BANGKOK: Thailand’s central bank delivered its eighth straight quarter-point increase to borrowing costs since August 2022, and hinted that interest rates need not go any higher as inflation remains low and economic momentum builds.
The Bank of Thailand’s Monetary Policy Committee voted in unison to raise the one-day repurchase rate by a quarter-point to 2.50% on Wednesday. Ten of 21 economists in a Bloomberg survey had predicted the rate returning to this level, which was last seen in October 2013. The rest had expected no change.
“The Committee deems the current policy interest rate to be appropriate for supporting long-term sustainable growth,” the BOT said in a statement, signalling a neutral stance. “Going forward, the Committee will take into account growth and inflation outlook, including upside risks from government economic policies.”
With the government set to unleash a string of stimulus steps to spur economic growth, Wednesday’s decision marked a preemptive action by monetary policymakers to check inflationary pressures.
Another signal to the end of BOT’s tightening cycle came from the lack of reference to future hikes, unlike in the Aug 2 statement when the authority said it will consider “further increases”.
Prime Minister Srettha Thavisin’s cabinet approved a raft of measures this month ranging from energy subsidy to cash handouts to drive domestic demand.
The BOT expects multiplier effect of around 0.3-0.6 times from the cash handout programme, assistant governor Piti Disyatat told a briefing after the rate decision. “The rate hike will help anchor inflation expectations,” he said.
While the central bank cut gross domestic product growth forecast for the current year to 2.8% from 3.6% seen previously, it expects the economy to expand at a faster clip of 4.4% next year. That view factors in the government’s stimulus steps and wage hike, he said.
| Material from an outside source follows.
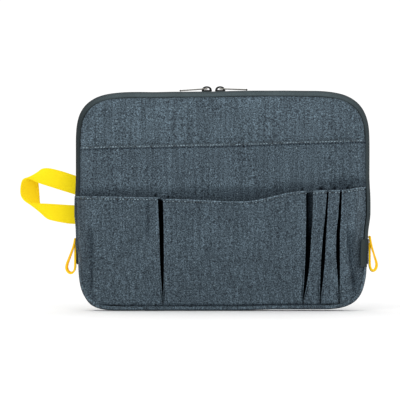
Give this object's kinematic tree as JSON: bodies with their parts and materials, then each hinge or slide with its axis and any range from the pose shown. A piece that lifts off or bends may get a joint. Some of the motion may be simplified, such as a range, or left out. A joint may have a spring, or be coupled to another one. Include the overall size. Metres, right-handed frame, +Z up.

Similarly, the BOT lowered its projection for headline inflation in 2023 to an average of 1.6% this year while raising estimates for 2024 to 2.6%. Both are well within the BOT’s 1%-3% target.
The baht pared losses to trade 0.4% lower against the dollar after the the closely-called decision. The currency has weakened more than 4% this month, making it the worst-performer among 12 Asian currencies tracked by Bloomberg.
The nation’s sovereign bonds have also underperformed, amid concerns on additional government borrowing to finance the new government’s stimulus measures.
The centerpiece of Srettha’s economic stimulus is a 560-billion baht (US$15.3 billion) spending to provide 10,000 baht each to an estimated 55 million individuals. The money will be distributed through a digital wallet and must be used within six months, with the program expected to be rolled out in the first quarter of 2024.
Along with fresh energy subsidies, three-year debt suspension for farmers, visa waivers for Chinese tourists and plans to raise the minimum wage, the new government sees economic growth hitting at least 5% annually starting next year.
The government claimed these steps are necessary to cope with challenges ranging from slowing global demand, geopolitical tensions, high household debt and El Nino weather.